We both decided to close the OMF and see if anything improved.
Yes it did, no more hundreds of dead bees, just an odd one every day or so. Having spoken to him this past few weeks he stated none of his 12 hives have OMF and year on year he very rarely loses any. He showed me a colony the other day in a tree. Just a hole into it one inch in diameter and they have survived 3 winters. No OMF there he said.
I just think that everything is different and a lot of this beekeeping stuff is trial and error and experience gained from this.

If some stocks are losing bees and the others are not and they are in a similar hive design, then it's not necessarily the hive but something else?

Quite.

It may also need to be explained that open mesh floors are a "new-fangled invention" rather less than 40 years old.
They were actually introduced as an 'upgrade' before their use in connection with varroa became the reason for their widespread acceptance in the UK (except with those who seem particularly reluctant to embrace any change).

Does the mentor find that the holes in his coverboards are big enough, or does he raise the coverboards on matchsticks to provide more winter ventilation as his reaction to condensation?
 
Do you cover the opening in the back wall of the floor, that the inspection board slides into, as well ?
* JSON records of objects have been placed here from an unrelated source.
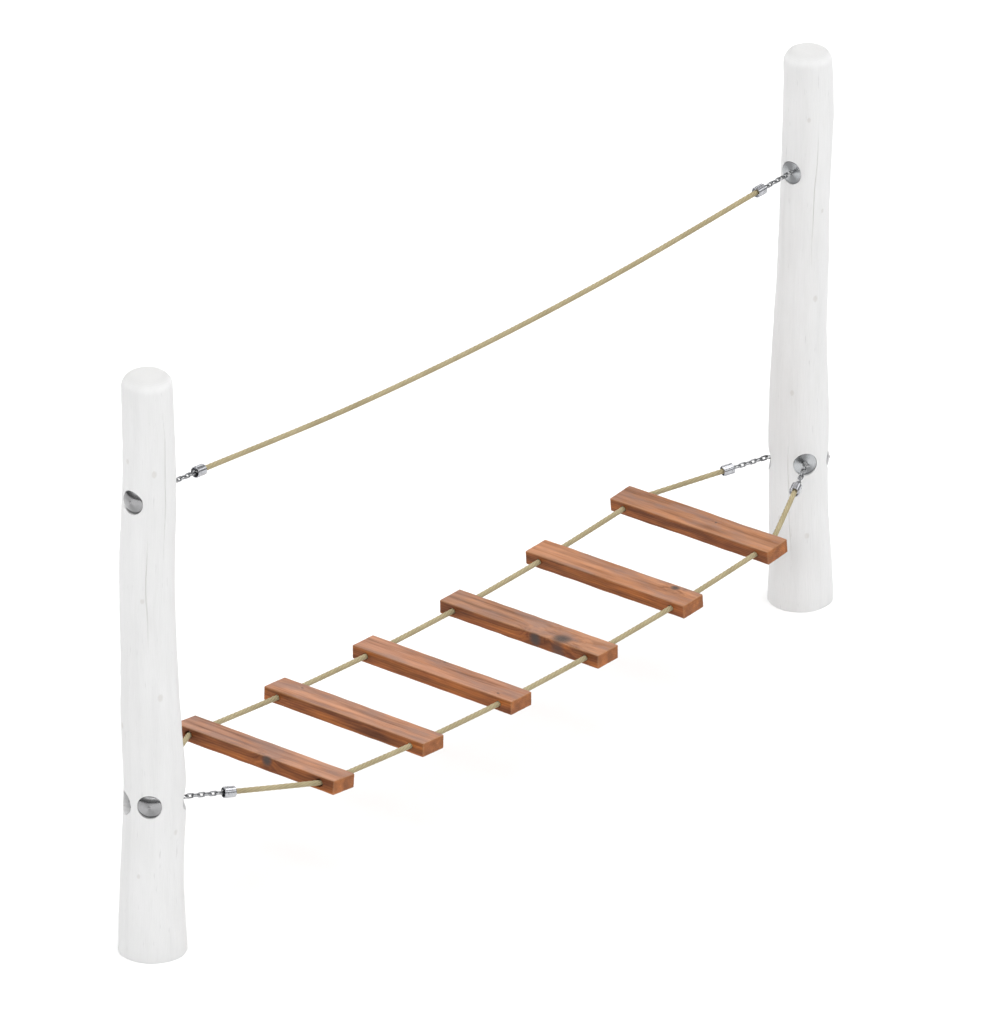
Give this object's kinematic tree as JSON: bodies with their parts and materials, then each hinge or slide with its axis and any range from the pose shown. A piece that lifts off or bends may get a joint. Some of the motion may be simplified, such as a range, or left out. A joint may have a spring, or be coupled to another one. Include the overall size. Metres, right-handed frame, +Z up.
{
  "type": "rope step bridge",
  "caption": "Rope step bridge: timber planks on two ropes, hung on short chains between two round log posts, with a slack hand rope above.",
  "frame": {"origin": "on the ground midway between the two posts, at the bottom centre of the bounding box", "axes": "+X from the left post to the right post along the walk, +Y to the back of the bridge, +Z up"},
  "size_m": [3.187, 0.6, 1.8],
  "materials": {
    "log_wood": "debarked log, pale whitewashed matt finish with faint upright grain",
    "plank_wood": "oiled red-brown hardwood, sawn, with eased edges and dark knots",
    "rope_fibre": "beige laid polyamide rope, matt",
    "sleeve_metal": "satin turned sleeve",
    "chain_steel": "galvanised short-link chain",
    "plate_steel": "polished stainless plates and caps",
    "bolt_steel": "plain stainless bolts, nuts and pins"
  },
  "bodies": {
    "root": {"left_back_bolt_cap": "plate_steel", "left_back_eye_plate": "plate_steel", "left_back_eyebolt": "bolt_steel", "left_front_bolt_cap": "plate_steel", "left_front_eye_plate": "plate_steel", "left_front_eyebolt": "bolt_steel", "left_hand_bolt_cap": "plate_steel", "left_hand_eye_plate": "plate_steel", "left_hand_eyebolt": "bolt_steel", "left_nuts": "bolt_steel", "left_post": "log_wood", "right_back_bolt_cap": "plate_steel", "right_back_eye_plate": "plate_steel", "right_back_eyebolt": "bolt_steel", "right_front_bolt_cap": "plate_steel", "right_front_eye_plate": "plate_steel", "right_front_eyebolt": "bolt_steel", "right_hand_bolt_cap": "plate_steel", "right_hand_eye_plate": "plate_steel", "right_hand_eyebolt": "bolt_steel", "right_nuts": "bolt_steel", "right_post": "log_wood"},
    "deck": {"back_deck_rope": "rope_fibre", "front_deck_rope": "rope_fibre", "plank_1": "plank_wood", "plank_2": "plank_wood", "plank_3": "plank_wood", "plank_4": "plank_wood", "plank_5": "plank_wood", "plank_6": "plank_wood", "rope_lock_screws": "bolt_steel", "left_back_sleeve": "sleeve_metal", "left_back_cross_pin": "bolt_steel", "left_front_sleeve": "sleeve_metal", "left_front_cross_pin": "bolt_steel", "right_back_sleeve": "sleeve_metal", "right_back_cross_pin": "bolt_steel", "right_front_sleeve": "sleeve_metal", "right_front_cross_pin": "bolt_steel"},
    "hand_line": {"hand_rope": "rope_fibre", "left_hand_sleeve": "sleeve_metal", "left_hand_cross_pin": "bolt_steel", "left_hand_chain": "chain_steel", "right_hand_sleeve": "sleeve_metal", "right_hand_cross_pin": "bolt_steel", "right_hand_chain": "chain_steel"},
    "left_back_chain_body": {"left_back_chain": "chain_steel"},
    "left_front_chain_body": {"left_front_chain": "chain_steel"},
    "right_back_chain_body": {"right_back_chain": "chain_steel"},
    "right_front_chain_body": {"right_front_chain": "chain_steel"}
  },
  "joints": [
    {"name": "deck_sway", "type": "hinge", "parent": "root", "child": "deck", "pos_m": [0, -0.0071, 0.5004], "axis": [1, 0, 0], "range_deg": [-5, 5]},
    {"name": "left_back_chain_swing", "type": "hinge", "parent": "root", "child": "left_back_chain_body", "pos_m": [-1.39951, 0.04784, 0.48948], "axis": [-0.9517, 0.3012, -0.0598], "range_deg": [-6.8, 6.8]},
    {"name": "left_front_chain_swing", "type": "hinge", "parent": "root", "child": "left_front_chain_body", "pos_m": [-1.42032, -0.07452, 0.47784], "axis": [0.9211, 0.3692, 0.1235], "range_deg": [-7.1, 7.1]},
    {"name": "right_back_chain_swing", "type": "hinge", "parent": "root", "child": "right_back_chain_body", "pos_m": [1.42318, 0.07978, 0.46955], "axis": [0.8846, 0.4394, -0.1561], "range_deg": [-7.7, 7.7]},
    {"name": "right_front_chain_swing", "type": "hinge", "parent": "root", "child": "right_front_chain_body", "pos_m": [1.42202, -0.0725, 0.48476], "axis": [-0.9279, 0.3625, 0.0867], "range_deg": [-7, 7]},
    {"name": "hand_line_swing", "type": "hinge", "parent": "root", "child": "hand_line", "pos_m": [-1.40297, -0.003, 1.42748], "axis": [1, 0, -0.0016], "range_deg": [-25, 25]}
  ],
  "couplings": [
    {"joint": "left_back_chain_swing", "follows": "deck_sway", "ratio": -1.2944},
    {"joint": "left_front_chain_swing", "follows": "deck_sway", "ratio": 1.3572},
    {"joint": "right_back_chain_swing", "follows": "deck_sway", "ratio": 1.4812},
    {"joint": "right_front_chain_swing", "follows": "deck_sway", "ratio": -1.3361}
  ]
}
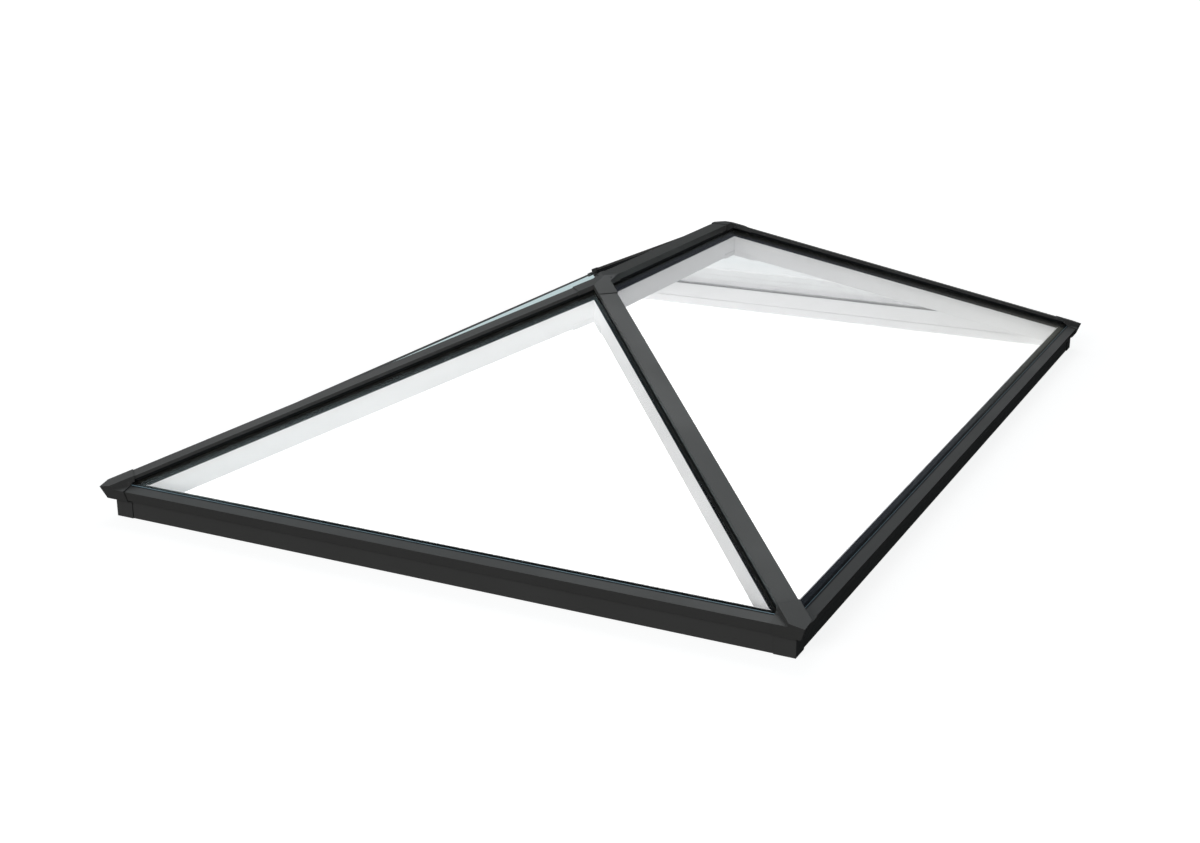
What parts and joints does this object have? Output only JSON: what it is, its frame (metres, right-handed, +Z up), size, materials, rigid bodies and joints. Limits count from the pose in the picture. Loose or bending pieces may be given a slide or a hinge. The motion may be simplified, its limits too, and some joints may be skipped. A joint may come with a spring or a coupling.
{
  "type": "roof lantern",
  "caption": "Hipped roof lantern with faintly tinted sealed glass panes on slim dark hips and a short ridge, over a shallow ring beam with a white inner lining.",
  "frame": {"origin": "centre of the underside of the ring beam, the face that rests on the roof kerb", "axes": "+X along the ridge, +Y across the lantern, +Z up"},
  "size_m": [3.0512, 2.0712, 0.5783],
  "materials": {
    "dark_paint": "satin powder coat on aluminium",
    "dark_moulding": "fine satin",
    "white_lining": "smooth satin",
    "white_paint": "satin powder coat on aluminium",
    "white_moulding": "smooth satin",
    "glass": "clear, with a faint blue-green tint",
    "spacer_bar": "matt black",
    "rubber": "matt"
  },
  "bodies": {
    "root": {"ring_beam_front": "dark_paint", "ring_beam_back": "dark_paint", "ring_beam_left": "dark_paint", "ring_beam_right": "dark_paint", "lining_front": "white_lining", "lining_back": "white_lining", "lining_left": "white_lining", "lining_right": "white_lining", "eaves_bead_front": "dark_paint", "eaves_bead_back": "dark_paint", "eaves_bead_left": "dark_paint", "eaves_bead_right": "dark_paint", "corner_casting_front_left": "dark_moulding", "corner_casting_front_right": "dark_moulding", "corner_casting_back_left": "dark_moulding", "corner_casting_back_right": "dark_moulding", "hip_rafter_front_left": "white_paint", "hip_rafter_front_right": "white_paint", "hip_rafter_back_left": "white_paint", "hip_rafter_back_right": "white_paint", "hip_cap_front_left": "dark_paint", "hip_cap_front_right": "dark_paint", "hip_cap_back_left": "dark_paint", "hip_cap_back_right": "dark_paint", "ridge_beam": "white_paint", "ridge_cap": "dark_paint", "ridge_cover_left": "dark_moulding", "ridge_cover_right": "dark_moulding", "soffit_cover_left": "white_moulding", "soffit_cover_right": "white_moulding", "glass_front": "glass", "glass_back": "glass", "glass_left": "glass", "glass_right": "glass", "spacer_front": "spacer_bar", "spacer_back": "spacer_bar", "spacer_left": "spacer_bar", "spacer_right": "spacer_bar", "bed_gaskets": "rubber", "hip_seals": "rubber", "ridge_seals": "rubber"}
  },
  "joints": []
}
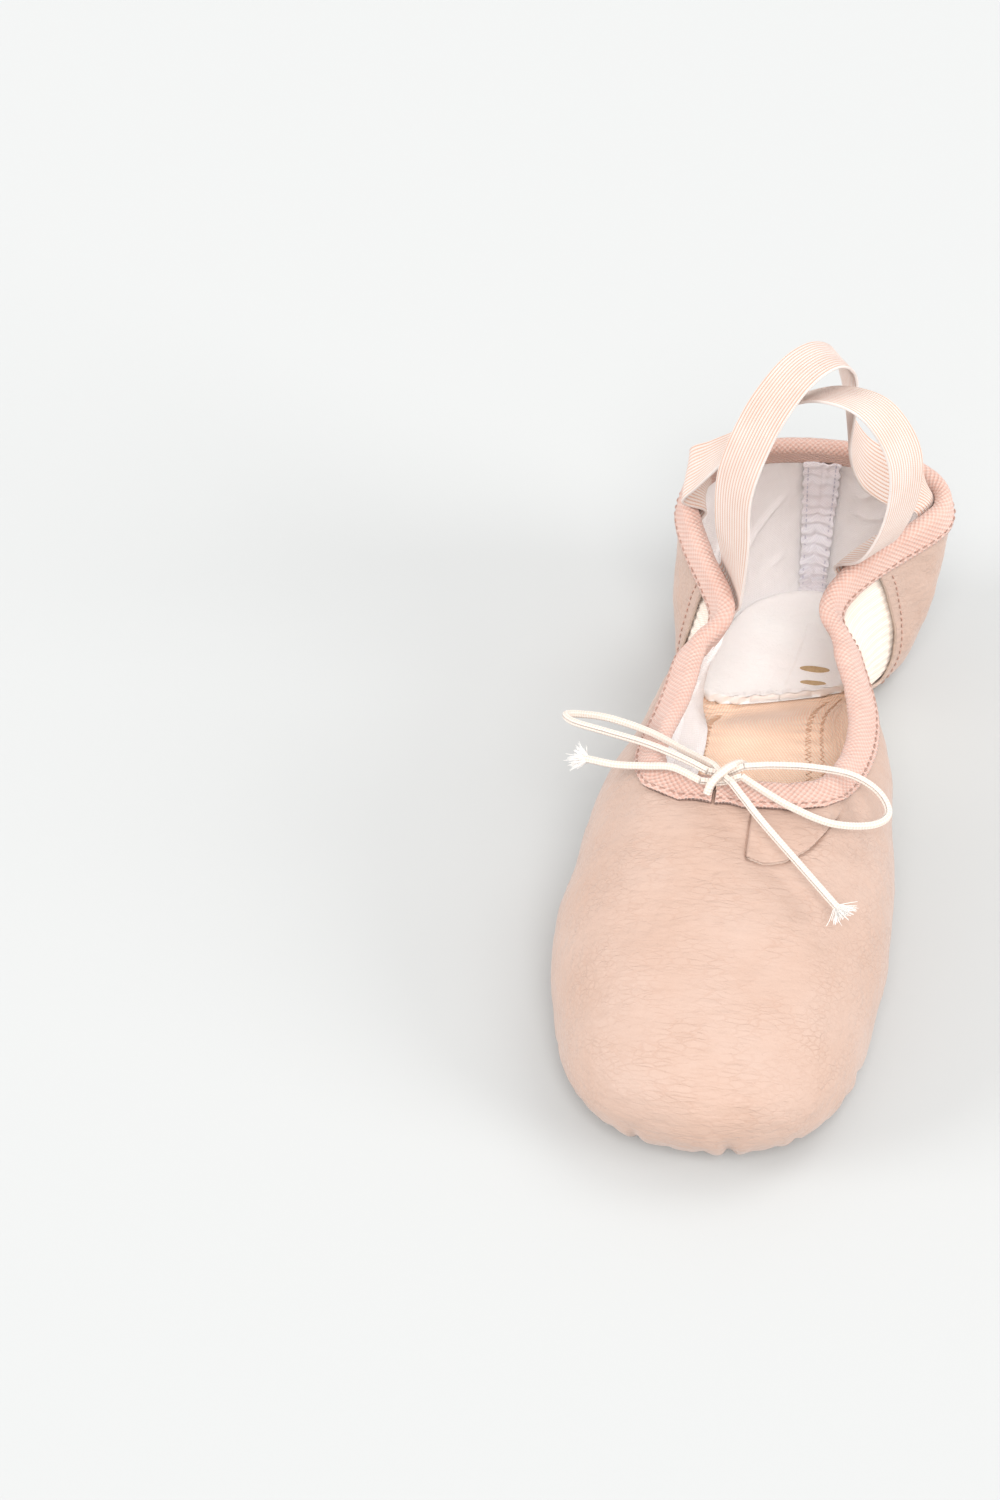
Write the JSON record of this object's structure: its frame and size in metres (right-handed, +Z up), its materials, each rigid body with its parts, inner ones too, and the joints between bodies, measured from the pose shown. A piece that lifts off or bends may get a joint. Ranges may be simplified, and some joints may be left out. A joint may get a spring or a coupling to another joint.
{
  "type": "ballet slipper",
  "caption": "Soft left split-sole ballet slipper: gathered leather vamp, stretch arch panel, bound topline with drawstring bow, leather heel and crossed ankle elastics.",
  "frame": {"origin": "centre of the slipper's footprint box on the floor, under the soles", "axes": "+Y towards the heel, the toe at -Y; +Z up; +X to the viewer's right when the toe faces the viewer"},
  "size_m": [0.102, 0.2372, 0.1255],
  "materials": {
    "pink_leather": "fine-grain matt leather",
    "white_cotton": "plain cotton",
    "stretch_mesh": "stretch knit",
    "pink_canvas": "woven tape",
    "tan_suede": "suede",
    "pale_elastic": "ribbed elastic",
    "cream_cord": "braided elastic cord",
    "pink_thread": "sewing thread"
  },
  "bodies": {
    "forefoot": {"vamp_leather": "pink_leather", "vamp_lining": "white_cotton", "forefoot_insole": "white_cotton", "forefoot_pad": "white_cotton", "forefoot_outsole": "tan_suede", "vamp_seam_thread_left": "pink_thread", "vamp_seam_thread_right": "pink_thread", "bow_knot": "cream_cord"},
    "heel": {"heel_quarter_left": "pink_leather", "heel_quarter_right": "pink_leather", "heel_lining_left": "white_cotton", "heel_lining_right": "white_cotton", "back_seam_tape": "white_cotton", "care_label": "white_cotton", "heel_sock": "white_cotton", "heel_pad": "white_cotton", "heel_outsole": "tan_suede", "heel_seam_thread_left": "pink_thread", "heel_seam_thread_right": "pink_thread", "elastic_stitch_1": "pink_thread", "elastic_stitch_2": "pink_thread", "elastic_stitch_3": "pink_thread", "elastic_stitch_4": "pink_thread", "arch_panel": "stretch_mesh", "arch_stitch_left": "pink_thread", "arch_stitch_right": "pink_thread", "topline_binding": "pink_canvas", "binding_thread": "pink_thread", "drawstring": "cream_cord"},
    "ankle_elastics": {"ankle_elastic_a": "pale_elastic", "ankle_elastic_b": "pale_elastic"},
    "bow_left": {"bow_loop_left": "cream_cord", "bow_tail_left": "cream_cord"},
    "bow_right": {"bow_loop_right": "cream_cord", "bow_tail_right": "cream_cord"}
  },
  "joints": [
    {"name": "arch_flex", "type": "hinge", "parent": "forefoot", "child": "heel", "pos_m": [0.0017, 0.0234, 0.0237], "axis": [1, 0, 0], "range_deg": [-35, 20], "stiffness_Nm_per_rad": 0.5, "deforming": ["arch_panel", "arch_stitch_left", "arch_stitch_right", "topline_binding", "binding_thread", "drawstring"]},
    {"name": "elastics_swing", "type": "hinge", "parent": "heel", "child": "ankle_elastics", "pos_m": [0.0087, 0.0674, 0.0577], "axis": [1, 0, 0], "range_deg": [-40, 40], "stiffness_Nm_per_rad": 0.02, "deforming": ["ankle_elastic_a", "ankle_elastic_b"]},
    {"name": "bow_left_lift", "type": "hinge", "parent": "forefoot", "child": "bow_left", "pos_m": [-0.0098, -0.0346, 0.0642], "axis": [0, 1, 0], "range_deg": [0, 60]},
    {"name": "bow_right_lift", "type": "hinge", "parent": "forefoot", "child": "bow_right", "pos_m": [-0.0038, -0.0346, 0.0652], "axis": [0, -1, 0], "range_deg": [0, 60]}
  ]
}
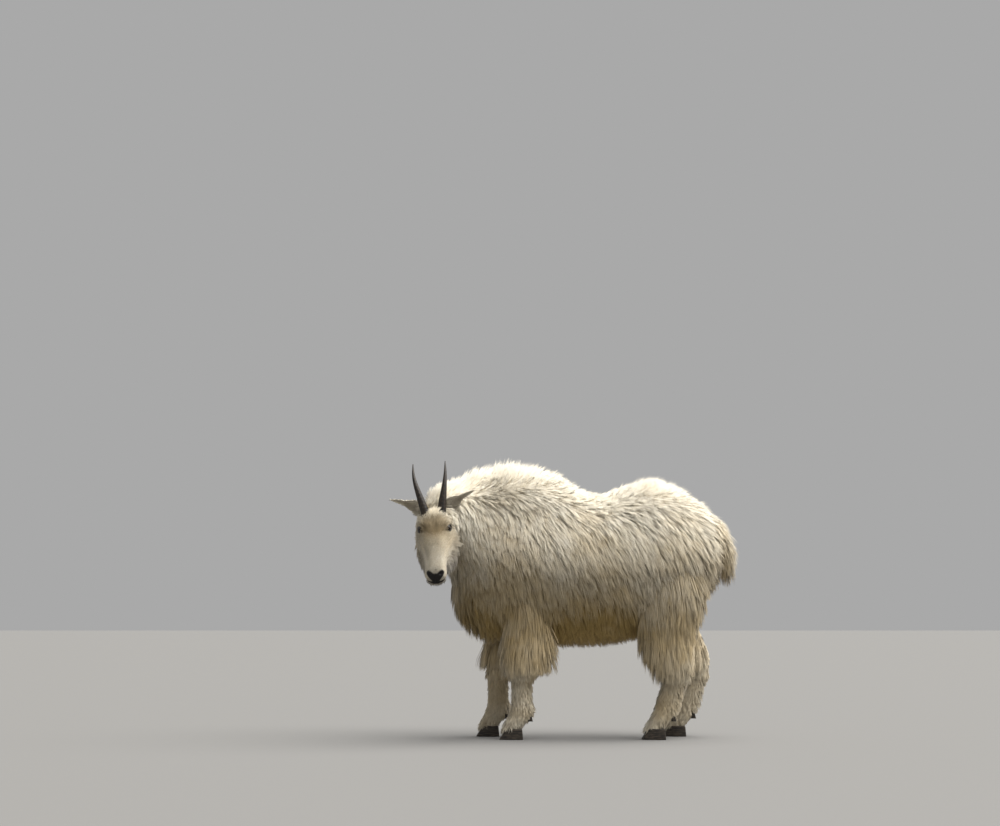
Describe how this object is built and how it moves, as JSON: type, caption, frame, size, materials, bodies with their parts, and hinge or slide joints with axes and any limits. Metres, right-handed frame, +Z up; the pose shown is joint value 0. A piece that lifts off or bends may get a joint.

Don't cover anything. I use under floor entrances so the floor is about three and a half inches deep on the outside - the only space between floor and frames is a single beespace, then there is an inch and a half batten at the rear then the slot for the inspection tray, the other three sides, as I said is 3.5 inches all round
 
I have all OMFs. Don't lose many colonies. It was, mind, adopted when I changed to top bee space 14 x 12s from bottom spaced deeps with solid floor. I have never considered them as a 'varroa' floor, only as an easy means to check mite drop.

I considered the cluster to be too close to the floor if they were over-wintered on a single brood box, at the time. I didn't like a deep and a shallow as a brooding area in early spring.

Winter loss of bees from the cluster indicates a problem with the bees. Likely either varroa infested at pupation time (or associated with trickling oxalic?). Or possibly a weak colony originally?